Friday, January 9, 2015

A Troubled World

This may seem naïve, like throwing a thimble of water onto a raging fire.  Believe me, I am not naïve, as I write this I am listening to blanket world news service about an unfolding event which might shortly bring even more bloodshed.

I was going to write a blogpost about so many things that I think about the terrible events in France.  About victim blaming...I cannot even count the number of times I've read 'they were asking for it'. 'Well they did 'offend''. A roundabout justification even if follows a condemnation.  'I'm sorry but it was your fault' is not an apology, it is a kick in the teeth. 

About majority sympathy being lavished on those who are offended rather than those who are killed.  About wondering how reposting disgusting cartoons is somehow helpful, how some have posted beautiful cartoons like the Charlie Brown one is maybe more sensitive.  

How nobody lavished victimhood on the ordinary catholics and priests, all of whom were tarred with the brush of the horrendous acts of a few and were all blamed as though we knew and approved of them.

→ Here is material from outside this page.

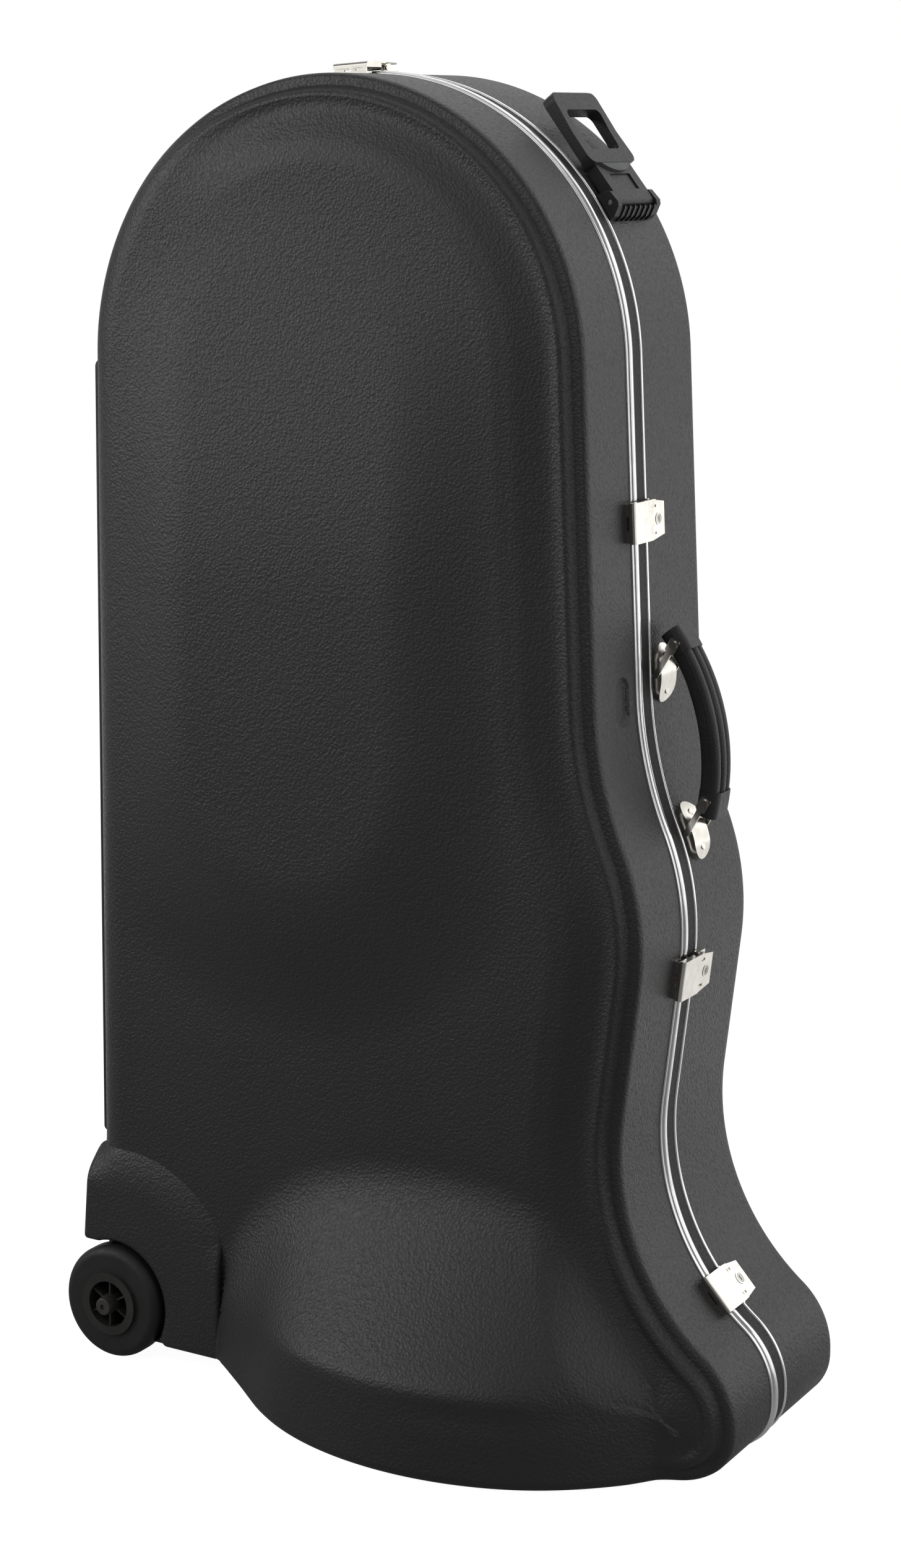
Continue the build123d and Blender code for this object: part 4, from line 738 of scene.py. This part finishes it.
def area_light(name, place, aim, width, height, power):
    """A soft box that faces a point."""
    data = bpy.data.lights.new(name, "AREA")
    data.shape = "RECTANGLE"
    data.size, data.size_y, data.energy = width, height, power
    made = bpy.data.objects.new(name, data)
    bpy.context.scene.collection.objects.link(made)
    made.location = place
    made.rotation_euler = (Vector(aim) - Vector(place)).to_track_quat("-Z", "Y").to_euler()
    return made


for name, (place, aim_z, width, height, power) in LAMPS.items():
    area_light(name, place, (0, 0, aim_z), width, height, power)

world = bpy.data.worlds.new("studio")
bpy.context.scene.world = world
world.use_nodes = True
tree = world.node_tree
tree.nodes.clear()
direction = tree.nodes.new("ShaderNodeTexCoord")
axes = tree.nodes.new("ShaderNodeSeparateXYZ")
tree.links.new(direction.outputs["Generated"], axes.inputs["Vector"])
from_front = fade(tree, axes.outputs["Y"], *SKY_FROM_FRONT, DIM_FRONT, 1.0)
from_horizon = fade(tree, axes.outputs["Z"], *SKY_FROM_HORIZON, DIM_HORIZON, 1.0)
shown = math_node(tree, "MULTIPLY", from_front, from_horizon)
seen, mirrored = ray_kinds(tree)
background = add_node(tree, "ShaderNodeBackground", Color=(1, 1, 1, 1))
felt = math_node(tree, "SUBTRACT", 1.0, math_node(tree, "ADD", seen, mirrored))
strength = math_node(tree, "ADD", seen, math_node(tree, "MULTIPLY", mirrored, shown))
strength = math_node(tree, "ADD", strength, math_node(tree, "MULTIPLY", felt, FELT))
output = tree.nodes.new("ShaderNodeOutputWorld")
tree.links.new(strength, background.inputs["Strength"])
tree.links.new(background.outputs[0], output.inputs["Surface"])

camera_data = bpy.data.cameras.new("camera")
camera = bpy.data.objects.new("camera", camera_data)
bpy.context.scene.collection.objects.link(camera)
camera_data.lens = LENS
camera_data.sensor_width = SENSOR
camera_data.shift_y = SHIFT_Y
camera_data.clip_end = CLIP_END
camera.location = CAMERA_PLACE
camera.rotation_euler = (math.radians(90 - CAMERA_TILT), 0, math.radians(CAMERA_TURN))
bpy.context.scene.camera = camera
bpy.context.scene.view_settings.view_transform = "Standard"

I see very little commentary on the fact that synagogues across Europe are now given police guard during services...the stealthful creep of anti Jewish sentiment is going un-noticed and I see it becoming fashionable in my own peaceful country with one country being portrayed as evil incarnate and it's neighbour as innocence personified.  Political/cultural unrest is never so simple. 

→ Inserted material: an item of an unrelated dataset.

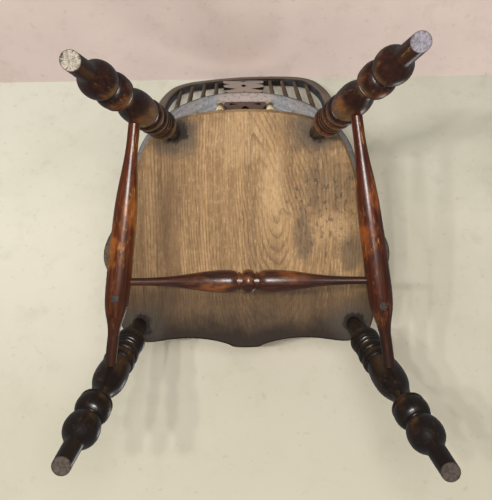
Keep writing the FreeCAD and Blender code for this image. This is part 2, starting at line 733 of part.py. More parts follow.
def make_lower_splat():
    foot, head = lower_splat_ends()
    length = foot.distanceToPoint(head)
    openings = [diamond(*piercing, length) for piercing in LOWER_PIERCINGS]
    openings += [wedge_hole(side, *LOWER_WEDGE, length) for side in (1, -1)]
    board = splat_board([LOWER_SPLAT_SIDE], LOWER_SPLAT_FOOT_HALF, openings, length)
    return lean_board(board, foot, head)


def mortise(foot, head, half, at_head):
    """The slot that takes a splat's tenon, at its foot or at its head."""
    length = foot.distanceToPoint(head)
    depth = SPLAT_TENON_DEPTH + BORE_END_GAP
    low = length - OVERCUT if at_head else -depth
    high = length + depth if at_head else OVERCUT
    thick = SPLAT_THICK / 2 + FIT
    slot = block(point(-half - FIT, -thick, low), point(half + FIT, thick, high))
    return lean_board(slot, foot, head)


# Bored holes, and the chair put together


def past(start, end, more):
    """The line from start to end, made longer at its end."""
    return end + (end - start).normalize() * more


def seat_holes():
    holes = []
    for leg in FOOT_SPOTS:
        holes.append(bore(foot_point(leg), past(foot_point(leg), tenon_tip(leg), BORE_END_GAP),
                          LEG_NECK_RADIUS))
    for side in (1, -1):
        start, end = support_ends(side)
        holes.append(bore(end, past(end, start, BORE_END_GAP), SUPPORT_END_RADIUS))
        for place in range(len(SHORT_STICKS)):
            start, end = short_stick_ends(side, place)
            holes.append(bore(end, past(end, start, BORE_END_GAP), SHORT_STICK_END_RADIUS))
    holes.append(mortise(*lower_splat_ends(), LOWER_SPLAT_FOOT_HALF, False))
    return holes


def arm_holes():
    holes = []
    for side in (1, -1):
        start, end = support_ends(side)
        holes.append(bore(start, past(start, end, BORE_END_GAP), SUPPORT_END_RADIUS))
        for place in range(len(SHORT_STICKS)):
            start, end = short_stick_ends(side, place)
            holes.append(bore(start, past(start, end, BORE_END_GAP), SHORT_STICK_END_RADIUS))
        for place in range(len(LONG_STICK_FOOT_X)):
            start, end = long_stick_ends(side, place)
            holes.append(bore(end, past(end, start, BORE_END_GAP), LONG_STICK_END_RADIUS))
        holes.append(bore(*hoop_tenon_axis(side), HOOP_TENON_RADIUS))
    holes.append(mortise(*upper_splat_ends(), UPPER_SPLAT_FOOT_HALF, False))
    holes.append(mortise(*lower_splat_ends(), LOWER_SPLAT_HEAD_HALF, True))
    return holes


def hoop_holes():
    holes = []
    for side in (1, -1):
        for place in range(len(LONG_STICK_FOOT_X)):
            start, end = long_stick_ends(side, place)
            holes.append(bore(start, past(start, end, BORE_END_GAP), LONG_STICK_END_RADIUS))
    holes.append(mortise(*upper_splat_ends(), UPPER_SPLAT_HEAD_HALF, True))
    return holes


def assemble():
    chair = {"seat": make_seat().cut(seat_holes())}
    for leg in FOOT_SPOTS:
        side = "left" if "left" in leg else "right"
        rear, front = side_joints(side)
        start, end = (rear, front) if "front" in leg else (front, rear)
        tip_start, tip_end = trimmed(start, end, STRETCHER_TENON_STOP - BORE_END_GAP)
        chair[leg] = make_leg(leg).cut(bore(tip_start, tip_end, SIDE_STRETCHER_END_RADIUS))
    for side, other in (("left", "right"), ("right", "left")):
        tip_start, tip_end = trimmed(cross_joint(other), cross_joint(side),
                                     STRETCHER_TENON_STOP - BORE_END_GAP)
        holes = [bore(tip_start, tip_end, CROSS_STRETCHER_END_RADIUS), plug_hole(side)]
        chair["side_stretcher_" + side] = make_side_stretcher(side).cut(holes)
        chair["stretcher_plug_" + side] = make_plug(side)
    chair["cross_stretcher"] = make_cross_stretcher()
    chair["arm_bow"] = arm_blank().cut(arm_holes())
    chair["back_bow"] = make_hoop().cut(hoop_holes())
    chair["upper_splat"] = make_upper_splat()
    chair["lower_splat"] = make_lower_splat()
    for name, side in (("left", 1), ("right", -1)):
        wedge = make_wedge(side)
        chair["bow_wedge_" + name] = wedge
        chair["back_bow"] = chair["back_bow"].cut(wedge)
        chair["arm_support_" + name] = make_support(side)
        for place in range(len(SHORT_STICKS)):
            chair["short_stick_%s_%d" % (name, place + 1)] = make_short_stick(side, place)
        for place in range(len(LONG_STICK_FOOT_X)):
            chair["long_stick_%s_%d" % (name, place + 1)] = make_long_stick(side, place)
    return chair


def write(chair):
    """Every piece goes into its own file, with the chair's own middle at x = y = 0."""
    box = Part.makeCompound(list(chair.values())).optimalBoundingBox(False, False)
    shift = point(0, -(box.YMin + box.YMax) / 2, 0)
    os.makedirs("parts", exist_ok=True)
    for name, shape in chair.items():
        shape.translate(shift)
        shape.Solids[0].exportStep("parts/%s.step" % name)
        print(name, len(shape.Solids), round(shape.Volume), shape.isValid())
    print("shift", shift, "box", box)


write(assemble())
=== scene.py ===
import math
import bpy
from mathutils import Euler, Matrix, Vector

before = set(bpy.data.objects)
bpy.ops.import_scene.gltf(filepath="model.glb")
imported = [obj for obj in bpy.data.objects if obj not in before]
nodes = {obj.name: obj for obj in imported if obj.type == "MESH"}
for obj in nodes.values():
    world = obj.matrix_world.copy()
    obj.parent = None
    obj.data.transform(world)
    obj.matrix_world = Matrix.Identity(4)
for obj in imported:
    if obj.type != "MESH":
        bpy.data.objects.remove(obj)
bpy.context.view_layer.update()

scene = bpy.context.scene
scene.view_settings.view_transform = "Standard"


# The camera: in the photograph the chair is upside down, and the camera looks down at the seat's
# underside. The model stands upright, so its camera is under the floor and looks up.
CHAIR_SHIFT = Vector((0.0, -0.038747, 0.0))
SENSOR_WIDTH = 36.0
FOCAL_IN_PICTURE_WIDTHS = 700.0 / 492.0


def at(x, y, z):
    """A place in the drawing's millimetres, as a place in the scene."""
    return Vector((x, y, z)) / 1000 + CHAIR_SHIFT


photo_eye = at(-6.24, 131.79, -900.99)
photo_turn = Euler([math.radians(angle) for angle in (-6.866520, -179.793747, 0.473729)])
camera_data = bpy.data.cameras.new("photo_camera")
camera_data.sensor_fit = "HORIZONTAL"
camera_data.sensor_width = SENSOR_WIDTH
camera_data.lens = SENSOR_WIDTH * FOCAL_IN_PICTURE_WIDTHS
camera_data.clip_start = 0.02
camera_data.clip_end = 50.0
camera = bpy.data.objects.new("photo_camera", camera_data)
camera.matrix_world = Matrix.Translation(photo_eye) @ photo_turn.to_matrix().to_4x4()
scene.collection.objects.link(camera)
scene.camera = camera


# The stage: a plain pale floor under the upright chair, and the photograph's floor, which touches
# the arm ends and the hoop's crest, and its wall, a little way behind the crest. Each shows only
# from the side that faces the chair.
FLOOR_HALF = 6.0
PHOTO_FLOOR_HALF = 0.53
PHOTO_FLOOR_NEAR = 0.54
PHOTO_WALL_HALF = 0.76
PHOTO_WALL_AWAY = 0.6302
PHOTO_WALL_SKEW = 0.0089
PHOTO_WALL_HEIGHT = 0.34


def tint(code):
    """A screen colour, such as 'a08660', as the linear colour that a shader takes."""
    parts = [int(code[i:i + 2], 16) / 255 for i in (0, 2, 4)]
    return tuple(p / 12.92 if p <= 0.04045 else ((p + 0.055) / 1.055) ** 2.4 for p in parts)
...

About how we are all Charlie and yet none of us is the unborn child equally the victim of massacre. How I disagree with the publication of pictures and videos of the death of anybody at the hands of another...and the compulsion to look at them. I don't know how many pictures I saw last year of children triumphantly holding up the heads of murdered men. Do we become immune to these acts? Is it helpful to see a man being put down like a dog or to see tiny dismembered children? Is it more helpful to show the humanity and beauty and value of every life, like the biography of the understated policeman, or the devout and selfless lives of an american journalist or British aid worker? Or the beautiful photos of life in the womb which show that the victims of that hidden massacre are indeed our brothers and sisters? I think so. 


I was going to write about how 9/11 was the day the world became a more scary place.  How the scary thing is that we all look at people differently and more fearfully.  I was sitting somewhere recently near an extended family from somewhere in the Arabic world.  It struck me that the only place I have heard that sort of language this last year has been on horrible videos celebrating atrocities.  I felt sorry for them because in spite of how 'normal' or good or decent they are, nobody has any way of discerning the one in 1,000,000 who will do harm and so the decent folk are feared because of the acts of a few. 

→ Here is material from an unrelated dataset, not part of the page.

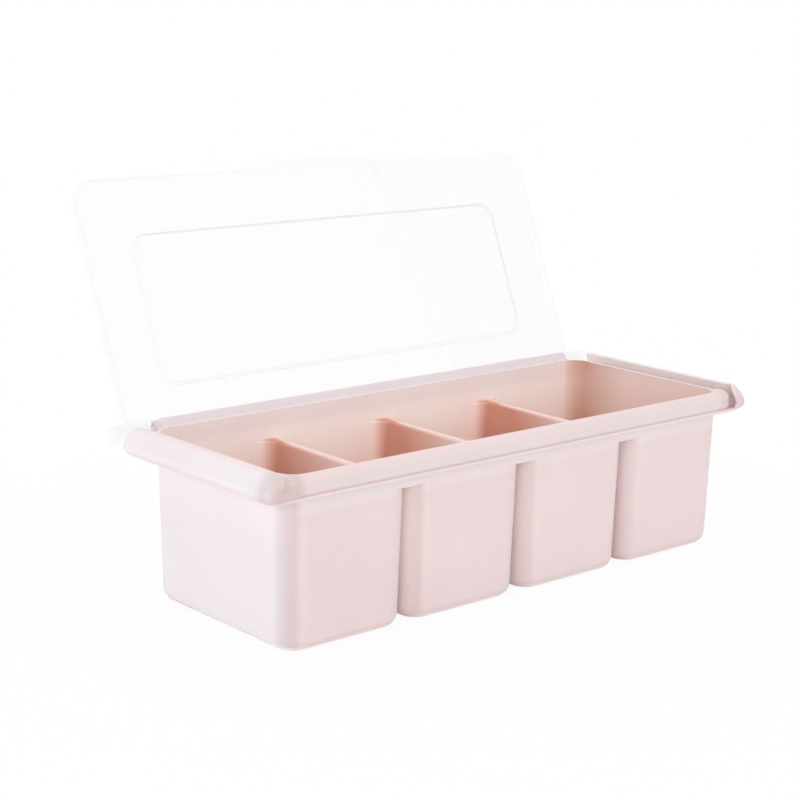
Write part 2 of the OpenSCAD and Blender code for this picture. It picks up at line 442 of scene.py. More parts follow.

About how I don't blame satirists for their own death but how equally I am uncomfortable to sidle up with artists whose only aim is to offend and insult not least, perhaps even more vehemently, my own Faith. About how secular Europe is still riding on the back of it's Christian roots, forgetting that getting along with our enemies...forgiving them...not seeking revenge and vengeance...loving them even...are remnants of Christian culture which was not the norm before Christianity, and when that goes, as it surely will if we continue along this path, we are in serious trouble.  That maybe it's time to examine ourselves and the way Europe is heading and that perhaps we need to change something and revive our identity.  Just too much effort has been made to rid Europe of Christianity while at the same time there's a piercing silence on rising unease and a head in the sand approach to history.  I think it was Churchill who said that the further back we look into history, the further into our future we can forsee.  Instead of bovine cries of 'what about the crusades?''what about the inquisition' by people who know as much about either of those events as they do about how to build a time machine, maybe we should actually study history in it's raw truth rather than in an ideologically edited version. 

About how I am afraid as a mother because my own child is in France, in a peaceful town where a disturbed young man drove at speed into a crowded Christmas Market which my child had visited several times...a disturbed drunk boy from a messed up family jumping on the back of a dangerous ideological mindset. I don't think this fear is over dramatic because I know about the low grade stress of family living in the northern part of my own country during troubled times, how mothers were nervous every time their teens were out. A more intense fear compared to that of mothers in peaceful places who still are fearful for the safety of their young adult children. 

So I'm not going to write all those things, they're too unformed and garbled...the same way lots of the commentaries are unformed and garbled. This isn't a political blog, it just me and what I think.  

But this is what I am going to do. Today, every hour I am going to post a picture on Facebook of somewhere/someone beautiful in the world, beginning with France. It's naïve in it's simplicity but I hope maybe it will serve to remind us all that while the world is a scary place with so much unrest and hatred and...dare I suggest it?...sin. In spite of that, the world is a beautiful place.  It is good, people are good and life is valuable. I'm not trying to start a meme or to trivialise events, I just hope to apply a little salve to all our wounds.